The Aerobic Cruiser Hybrid Cycle is a rich ride. It will sell for $5,000, including $800 worth of lithium ion batteries, putting it in the price category of motorcycles and used cars. McVean plans to have them on sale before the Greenline opens October 9th. After the initial production of two-wheelers, he hopes to have a three-wheeler within a year.

“It’s an alternative to a car if you have a safe place to ride,” said McVean, founder of McVean Trading. “The biggest problem is the inability to get across I-240 safely. Now we go right under it on the bike trail.”

Conventional recumbent bicycles have small wheels, a low profile, and an ample seat with a backrest to make pedaling easier on the knees. The electric hybrid can switch between pedal power and electric power and cruise at 15-20 miles an hour.

McVean got the bug a few summers ago when he was vacationing in northern Michigan. The countryside is hilly and windy. McVean was riding a high-tech semi-recumbent tricycle built in Montana and reading up on the lithium battery that will power General Motors hybrid cars.
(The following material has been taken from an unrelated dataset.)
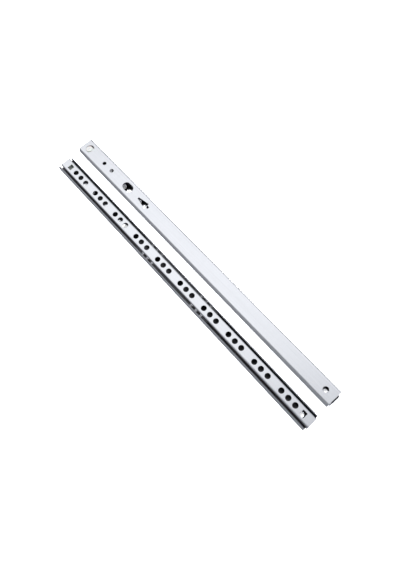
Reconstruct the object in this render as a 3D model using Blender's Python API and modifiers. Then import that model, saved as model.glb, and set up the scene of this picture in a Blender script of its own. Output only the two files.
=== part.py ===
"""A matched pair of narrow ball-bearing drawer slides, lying side by side.

Each slide is a cabinet rail, a drawer rail that runs inside it, a ball cage with two rows of balls
between them, and a nylon closing stop. Along X the back of the slide is at -X, and the drawer rail
opens towards +X. In a slide's own section, v runs across it and w runs from the back face of the
cabinet rail (w = 0) to the face of the drawer rail (w = DEPTH).

The left slide lies on its cabinet rail, and the right slide is turned over, on its drawer rail.
Lengths are in metres.
"""

import math

import bmesh
import bpy

# The slide as a whole. The drawer rail sits a little forward of the cabinet rail when it is shut.
CABINET_LENGTH = 0.3435
DRAWER_LENGTH = 0.342
DRAWER_FORWARD = 0.0020
WIDTH = 0.017
DEPTH = 0.010
SHEET = 0.001
PAIR_SPACING = 0.0273
LEFT_MIDDLE = -0.00040
RIGHT_MIDDLE = -0.00085

# Cabinet rail section.
CABINET_FLAT = 0.0064
CABINET_BEND = 0.0019
CABINET_WALL_TOP = 0.0052
LIP_RADIUS = 0.0022
LIP_HEIGHT = 0.0059
LIP_WRAP = math.radians(68)
LIP_CUTBACK = 0.0020
LIP_CUT_FLOOR = 0.0058

# Drawer rail section.
DRAWER_HALF = 0.0052
DRAWER_BEND = 0.00125
DRAWER_SKIRT = 0.0030
DRAWER_SKIRT_EDGE = 0.0006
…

“I was working out and along comes a guy in an electric car. He parks the car, goes inside the facility, and rides a stationary bicycle for 30 minutes, grimacing the whole time. Then he rides off in his electric car. It dawned on me that we could create a comfortable mobile exercise machine that gives the same workout while riding through the countryside at 20 miles an hour and making exercise fun.”

McVean is always looking for useful ways to spend his money and energy. Six years ago, he decided that his college alma mater, Vanderbilt, had enough to say grace over and that his wealth would have a bigger impact at his old high school. He funded a foundation and peer-tutoring and cash-incentives program at East High that has helped many students graduate and go to college and graduate school. Other kids, however, hold up their end of the bargain and graduate but aren’t college material and can’t find a job.

McVean and his right-hand man, Bill Sehnert, are working with the vo-tech people at East and hope that eventually Aerobic Cruisers will provide some jobs and develop mechanical aptitude.

The High Point shop will have a service facility, food and beverages, “organized junkets” but not rentals, and high-end mountain bikes and road bikes as well as hybrids. The company is the title sponsor of the grand opening of the Greenline.

“The green wave is going to be a huge deal,” said McVean, whose previous brainstorms included indoor horse racing with robot-mounted hackney ponies back in 1987 when Memphis had a serious flirtation with pari-mutuel betting.

Electric hybrid vehicles are getting serious attention from General Motors and FedEx, among others. Bicycles? Well, they led to bigger and better things for Henry Ford and the Wright Brothers. So if you’re riding the Greenline this fall and get passed by an old guy on a rolling easy chair, remember he might be power-assisted.